Energy: Looking for the free ecological lunch
- 28 March 2012
- From the section Science & Environment
A leak from a gas rig in the middle of the North Sea is once again throwing up questions about the relative safety of different forms of energy.
The story has so far been told from the human point of view, and why not - clearly it's very much a safety issue when you have inflammable gas percolating up through the sea, and some of the same gas on fire as it emerges from a stack on top of the Elgin rig.
With all the workers now off the rig, scientists are starting to look at the ecological effect of having so much gas bubbling into the water column.
They're the same type of questions that were asked in the aftermath of the Deepwater Horizon disaster in the Gulf of Mexico, and when the stricken Fukushima nuclear power station began flushing radioactive elements into the oceans just over a year ago.
Elgin field gas is mainly methane - the stuff we burn in our cookers - but it also contains related substances: propane and butane, as well as others such as hydrogen sulphide.
A "sheen" of condensate from this is apparently lying on the sea surface, containing up to about 20 tonnes of material.
What's of more concern ecologically is what impact the gases may have had as they bubbled up through the water, in quantities that have not yet been evaluated.
The UK Department of Energy and Climate Change (Decc) said "there is no indication of a risk of significant pollution to the environment".
Not all scientists are as sanguine.
"Methane and hydrogen sulphide, when dissolved in water, are highly toxic to most higher forms of marine life," said Christoph Gertler, who studies bioremediation at Bangor University.
"It can be assumed that fish will avoid the area immediately affected by the spill, but in any case the effects of hydrogen sulphide and methane are more acute than chronic, and there should be no accumulation in the food chain."
Perhaps no long-term impact, then, but a possible short-term shock.
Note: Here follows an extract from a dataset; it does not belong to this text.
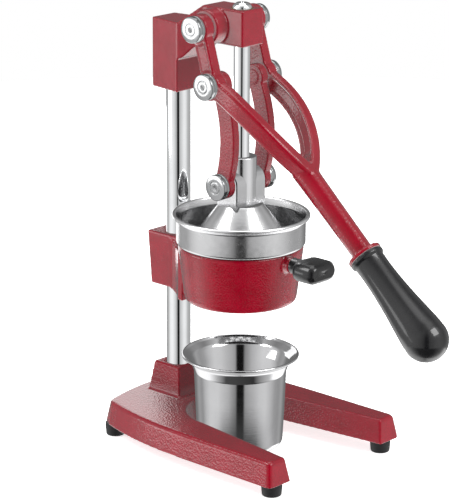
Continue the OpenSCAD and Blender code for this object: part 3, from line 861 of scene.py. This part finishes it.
# The fluted reamer
cone_lo, cone_hi = box_mm("strainer_cone")
FLUTES = 12
reamer_h = cone_hi.z - cone_lo.z
reamer_r = 33.0
reamer_profile = [(0.0, 0.0)] + [(reamer_r, 0.0), (reamer_r, 2.0)]
for k in range(1, 25):
    t = k / 24
    reamer_profile.append((reamer_r * (1 - t) ** 0.85 + 3.0 * t * (1 - t),
        2.0 + (reamer_h - 2.0) * t))
reamer_profile[-1] = (0.0, reamer_h)


def flute(i, a):
    """Sharp ridges with hollow flutes between them, fading in above the foot."""
    if i < 2:
        return 1.0
    ridge = abs(math.cos(a * FLUTES / 2))
    return 1.0 - 0.20 * min(1.0, (i - 1) / 5) * (1.0 - ridge**1.6)


bm = bmesh.new()
lathe(bm, reamer_profile, Matrix.Translation((0, 0, cone_lo.z)), 144, flute)
finish_piece("reamer", bm, BOWL_STEEL, ["strainer_cone"], 50.0)

mug_hi = box_mm("juice_cup")[1]
lip_r, mug_h = mug_hi.x, mug_hi.z
LIP = 1.2
FOOT_INSET, BODY_R = 38.5, 41.6
mug_foot = rounded(
    [
        (0, 1.2), (20, 1.0), (24, 0.0, 1.0), (FOOT_INSET, 0.0, 10.0), (BODY_R, 71.0, 6.0),
        (lip_r - 8.0, 80.0, 7.0), (lip_r - 2.2, mug_h - 2.6, 3.0), (lip_r - LIP - 0.2,
            mug_h - 2 * LIP),
    ],
    9,
)
mug_inside = rounded(
    [
        (lip_r - 2 * LIP, mug_h - 0.6), (lip_r - 3.6, mug_h - 1.8, 3.0), (lip_r - 9.4, 80.6, 7.0),
        (BODY_R - SHEET, 71.0, 6.0), (FOOT_INSET - SHEET, SHEET + 1.0, 9.0), (22, 2.2), (0, 2.2),
    ],
    9,
)
turned_piece(
    "mug",
    mug_foot + arc((lip_r - LIP, mug_h - LIP), LIP, -80, 160, 10) + mug_inside,
    CUP_STEEL,
    ["juice_cup"],
    segments=160,
    sharp=40.0,
)

# CAD nodes that keep their own shape ---------------------------------------------------------

FASTENERS = [
    "foot_screws", "column_bolt", "head_set_screws", "head_pivot_shaft", "bracket_set_screws",
    "front_handle_screw", "hub_set_screw", "press_cup_bolt", "grip_stud", "elbow_pins",
    "lower_pin_left", "lower_pin_right",
]
for node, material in [(n, BOLT_STEEL) for n in FASTENERS] + [("guide_bush", BRONZE)]:
    data = NODES[node].data
    data.materials.clear()
    data.materials.append(material)
    NODES[node].visible_glossy = False

# Camera, floor and light ---------------------------------------------------------------------

AZIMUTH, ELEVATION, ROLL = math.radians(-46.994), math.radians(16.353), math.radians(0.215)
DISTANCE = 2.164075
SENSOR = 36.0
LONG_SIDE = 500
FOCAL_PX = 2442.146
target = place((-11.517, 9.109, 183.084))
back = Vector(
    (
        math.sin(AZIMUTH) * math.cos(ELEVATION),
        -math.cos(AZIMUTH) * math.cos(ELEVATION),
        math.sin(ELEVATION),
    )
)
level = Vector((math.cos(AZIMUTH), math.sin(AZIMUTH), 0))
upright = back.cross(level)
right = level * math.cos(ROLL) + upright * math.sin(ROLL)
top = upright * math.cos(ROLL) - level * math.sin(ROLL)
camera_data = bpy.data.cameras.new("camera")
camera_data.sensor_width = SENSOR
camera_data.lens = FOCAL_PX * SENSOR / LONG_SIDE
camera_data.clip_end = 20.0
camera = bpy.data.objects.new("camera", camera_data)
bpy.context.scene.collection.objects.link(camera)
turn = Matrix((right, top, back)).transposed()
camera.matrix_world = Matrix.Translation(target + back * DISTANCE) @ turn.to_4x4()
bpy.context.scene.camera = camera

FLOOR_R = 1.6
bm = bmesh.new()
bmesh.ops.create_circle(bm, cap_ends=True, segments=128, radius=FLOOR_R)
floor_mesh = bpy.data.meshes.new("floor")
bm.to_mesh(floor_mesh)
bm.free()
floor = bpy.data.objects.new("floor", floor_mesh)
floor.location = (0, 0, -0.0002)
floor_shader = Shader("floor")
floor_shader.set(Specular_IOR_Level=0.0, Roughness=0.9)
floor_shader.set(Emission_Color=(1, 1, 1, 1), Emission_Strength=0.75)
floor_shader.colour(floor_shader.noise(8.0), [(0.3, (0.93, 0.93, 0.93)), (0.7, (0.94, 0.94, 0.94))])
floor_mesh.materials.append(floor_shader.material)
bpy.context.scene.collection.objects.link(floor)
floor.visible_glossy = False


def area_light(name, azimuth, elevation, distance, size, power, aim=(0, 0, 0.2)):
    data = bpy.data.lights.new(name, "AREA")
    data.shape = "RECTANGLE"
    data.size, data.size_y = size
    data.energy = power
    light = bpy.data.objects.new(name, data)
    a, e = math.radians(azimuth), math.radians(elevation)
    way = Vector((math.sin(a) * math.cos(e), -math.cos(a) * math.cos(e), math.sin(e)))
    aim = Vector(aim)
    light.location = aim + way * distance
    light.rotation_mode = "QUATERNION"
    light.rotation_quaternion = way.to_track_quat("Z", "Y")
    light.visible_camera = False
    bpy.context.scene.collection.objects.link(light)


area_light("key", 12, 42, 2.2, (1.2, 1.2), 30.0)
area_light("top", 133, 68, 2.0, (1.4, 1.4), 6.0)
area_light("left", -133, -2, 2.2, (1.1, 0.6), 5.0)
area_light("left_high", -125, 45, 2.2, (0.9, 0.9), 14.0)
area_light("near_back", 147, 19, 0.344, (0.22, 0.2), 0.18, place((-60, 90, 36)))

world = bpy.data.worlds.new("studio")
world.use_nodes = True
bpy.context.scene.world = world
tree = world.node_tree
tree.nodes.clear()


def world_node(kind, **values):
    node = tree.nodes.new(kind)
    for key, value in values.items():
        setattr(node, key, value)
    return node


def along(axis):
    """The part of the viewed direction that runs along an axis."""
    node = world_node("ShaderNodeVectorMath", operation="DOT_PRODUCT")
    node.inputs[1].default_value = axis
    tree.links.new(coords.outputs["Generated"], node.inputs[0])
    return node.outputs["Value"]


def map_range(value, low, high):
    node = world_node("ShaderNodeMapRange")
    node.inputs["From Min"].default_value = low
    node.inputs["From Max"].default_value = high
    tree.links.new(value, node.inputs["Value"])
    return node.outputs["Result"]


# How bright the studio's walls are, by degrees round from the camera, positive to its right:
# a dark gap behind the camera, a tall panel on each side, and grey at the back
STUDIO = [
    (-180, 0.15), (-150, 0.25), (-131, 0.52), (-114, 0.45), (-100, 0.75), (-85, 0.95), (-60, 1.0),
    (-44, 0.85), (-30, 0.7), (-20, 0.5), (-12, 0.35), (-8, 0.01), (8, 0.01), (12, 0.5), (20, 0.62),
    (35, 0.75), (50, 0.92), (68, 0.95), (85, 0.75), (100, 0.52), (115, 0.45), (131, 0.52),
        (150, 0.25),
    (180, 0.15),
]
CEILING = [
    (-180, 0.2), (-120, 0.3), (-90, 0.8), (-50, 0.9), (-25, 0.5), (0, 0.35), (25, 0.5), (50, 0.95),
    (90, 1.0), (120, 0.3), (180, 0.2),
]
LOW = [
    (-180, 0.6), (-130, 1.6), (-100, 1.6), (-75, 0.7), (-48, 0.1), (45, 0.05), (65, 0.4), (95, 0.8),
    (112, 2.0), (130, 2.0), (180, 0.6),
]
OVERHEAD = 2.0
coords = world_node("ShaderNodeTexCoord")
bearing = world_node("ShaderNodeMath", operation="ARCTAN2")
tree.links.new(along(level), bearing.inputs[0])
tree.links.new(along((math.sin(AZIMUTH), -math.cos(AZIMUTH), 0)), bearing.inputs[1])


def round_about(stops):
    """Brightness by bearing, from (degrees, value) stops."""
    node = world_node("ShaderNodeValToRGB")
    tree.links.new(map_range(bearing.outputs[0], -math.pi, math.pi), node.inputs["Fac"])
    elements = node.color_ramp.elements
    while len(elements) < len(stops):
        elements.new(0.5)
    for element, (degrees, value) in zip(elements, stops):
        element.position = (degrees + 180) / 360
        element.color = (value, value, value, 1.0)
    return node.outputs["Color"]


def layered(below, above, low, high):
    """One colour below a height of view (the sine of its elevation), another above it."""
    node = world_node("ShaderNodeMixRGB")
    tree.links.new(map_range(along((0, 0, 1)), low, high), node.inputs["Fac"])
    for socket, value in (("Color1", below), ("Color2", above)):
        if isinstance(value, float):
            node.inputs[socket].default_value = (value, value, value, 1.0)
        else:
            tree.links.new(value, node.inputs[socket])
    return node.outputs["Color"]


studio = layered(round_about(LOW), round_about(STUDIO), -0.50, -0.455)
studio = layered(studio, round_about(CEILING), 0.45, 0.75)
studio = layered(studio, OVERHEAD, 0.91, 0.96)
lit = world_node("ShaderNodeBackground")
tree.links.new(studio, lit.inputs["Color"])
white = world_node("ShaderNodeBackground")
white.inputs["Color"].default_value = (1, 1, 1, 1)
path = world_node("ShaderNodeLightPath")
mix = world_node("ShaderNodeMixShader")
tree.links.new(path.outputs["Is Camera Ray"], mix.inputs["Fac"])
tree.links.new(lit.outputs[0], mix.inputs[1])
tree.links.new(white.outputs[0], mix.inputs[2])
output = world_node("ShaderNodeOutputWorld")
tree.links.new(mix.outputs[0], output.inputs["Surface"])
bpy.context.scene.view_settings.view_transform = "Standard"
We're nearly two years on from the Deepwater Horizon disaster, which saw oil (along with gases such as methane) streaming into the Gulf of Mexico at rates of about 40,000 barrels a day for months. The impact on the coastline was starkly seen through oiled pelicans, dead seagrasses, and slicks stretching for miles.
But underwater was a different matter. Only now is it becoming clear.
Last week the US National Oceanic and Atmospheric Administration (Noaa) said: "Since February 2010, more than 675 dolphins have stranded in the northern Gulf of Mexico - a much higher rate than the usual average of 74 dolphins per year."
Further along the coast, away from the peak oil plume, stranding rates are normal.
Noaa has declared this an Unusual Mortality Event and is investigating the causes of death. The main clue so far is that some of the dolphins show significant imbalances in hormone levels.
In one sense this is really surprising. Dolphins are among the most intelligent marine animals, highly mobile and adaptable.
So why didn't they take evasive action? There are several possible explanations.
You might also ask what the impacts are likely to be on other less intelligent, less mobile and less adaptable creatures.
The gulf is a spawning ground for fish including bluefin tuna; before too long we may discover whether Deepwater Horizon affected spawning during the 2010 Spring.
Half a world away, meanwhile, the impacts of the Fukushima outflow on marine life are equally hard to measure, but appear so far to be negligible.
In October, a US-Japanese research team published a scientific paper concluding that although much more research remained to be done, there appeared to be "minimal impact on marine biota or humans due to direct exposure [to radioactive nuclides] in surrounding ocean waters".
And just last month, one of the scientists involved, Ken Buesseler, told a US scientific meeting that although elements from Fukushima could be detected in organisms 600km from the stricken power station, their radioactivity was dwarfed by the natural radioactivity in seawater.
Bans on fishing and on eating fish remain in place, and Japan is setting tighter limits for acceptable levels of radioactive contamination in seafood products.
But overall, Fukushima - the largest ever release of radioactive material to the oceans apart from nuclear bomb explosions - has produced no impact on marine life that has yet been discerned.
(And plans to build a wind farm near Fukushima to replace lost electricity generation capacity and regional employment are under attack from fishermen, who fear the turbine towers will damage their generally productive fishing grounds.)
Meanwhile, marine mammals in the Arctic carry mercury levels high enough that they make toxic eating for indigenous peoples who have traditionally consumed them. The main anthropogenic source of mercury is coal burning, the heavy metal sent up power station chimneys and carried polewards on the wind.
We all need energy of some kind - and the global demand is set to increase as both the human population and our consumption grow.
So ecological footprint is a key factor in determining which energy sources to use - which is why we need to carefully dissect the impact of accidents such as Elgin, Deepwater Horizon and Fukushima.